My log and I agree, Twin Peaks is weirder. I’ve always thought TP should have just been a miniseries. The first season was brilliant, some of the best, most twisted TV I’ve ever seen, but it just went off the rails in the second season. They couldn’t entertainingly and consistently sustain that level of tragicomic, well-crafted weirdness without David Lynch involved, and he wasn’t by then. And then to end it as they did, with BOB and Agent Cooper… well, I can’t bring myself to finish that thought. Just tragic.

=Sigh= Maybe some cherry pie will take my mind off it.

I don’t know where people are getting the idea that David Lynch wasn’t involved in the series to the end. He was involved, just not to the same level he had been. I agree that the series suffered as a result of his reduced involvement but it’s not like he abandoned ship or anything.

I seem to be in the minority in liking much of the second season. The first third of it of course was the conclusion of Who Killed Laura Palmer and I think those several episodes were as good as anything from S1. The second big storyline, with Windom Earle, wasn’t as strong as WKLP and didn’t catch people’s attention, but IMHO most of the American viewing public were and are lazy bastards who were pissed off that Lynch didn’t resolve WKLP in the first episode or two of S2 and so made the decision not to continue with the show once that was resolved (Lynch’s original conception was that Laura’s murder would remain unsolved until the eventual series finale).

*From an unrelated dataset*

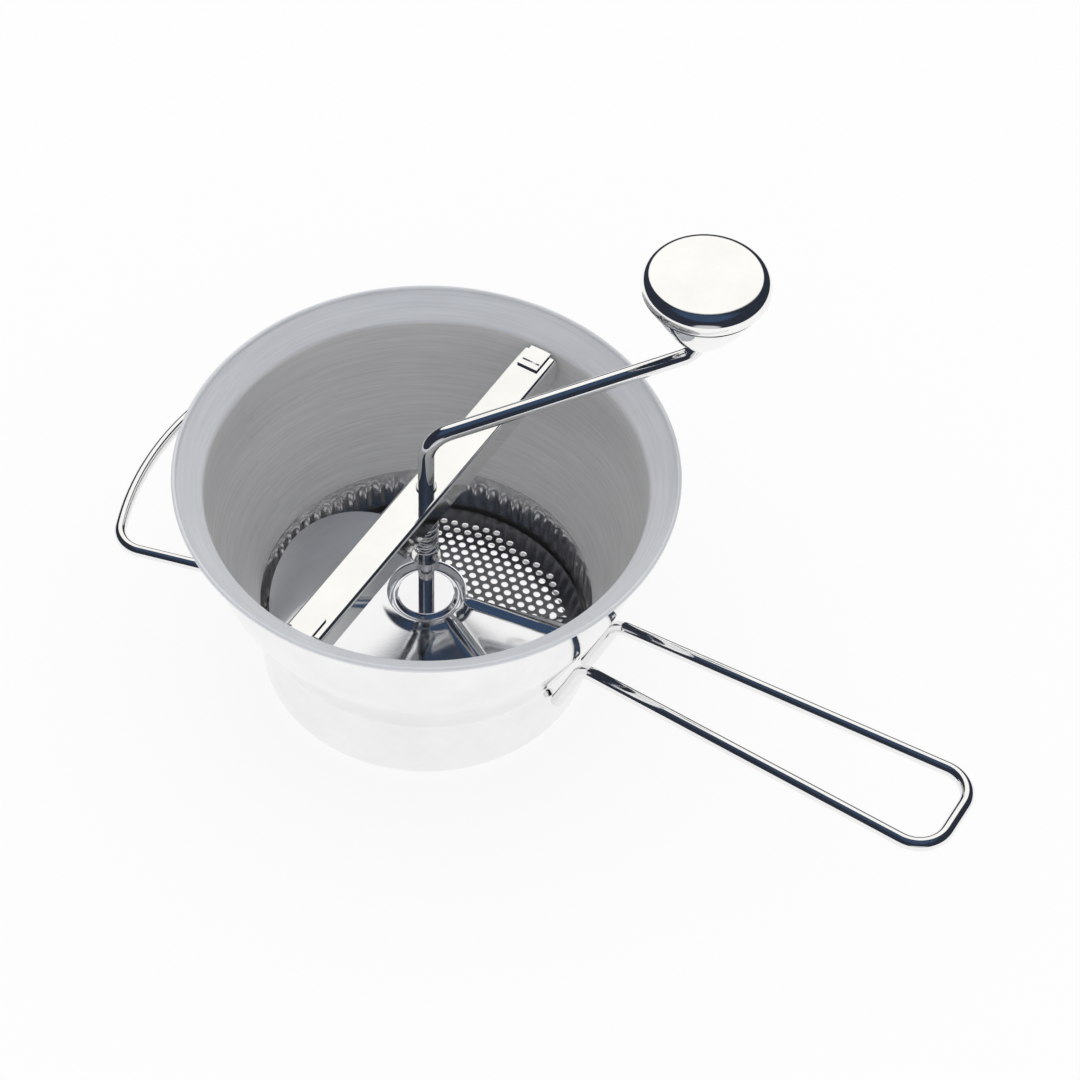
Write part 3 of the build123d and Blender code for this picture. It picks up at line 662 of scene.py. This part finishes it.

Those who bailed missed some outstanding stuff, like David Duchovney as Denise Bryson and the whole Dead Dog Farm storyline and Norma’s dramatic confrontation with her mother the secret food critic. There’s a lot of hate for the James-gets-sucked-into-murder-plot storyline and I agree that it’s weak, but it’s not as heinous as some people make it out to be. The one sub-plot I really hated was Ben Horne re-fighting the Civil War. Very annoying.

I liked the ending both as a season finale and a series finale. Were people really expecting Lynch to tie everything up, not only in a neat little package, but an upbeat one?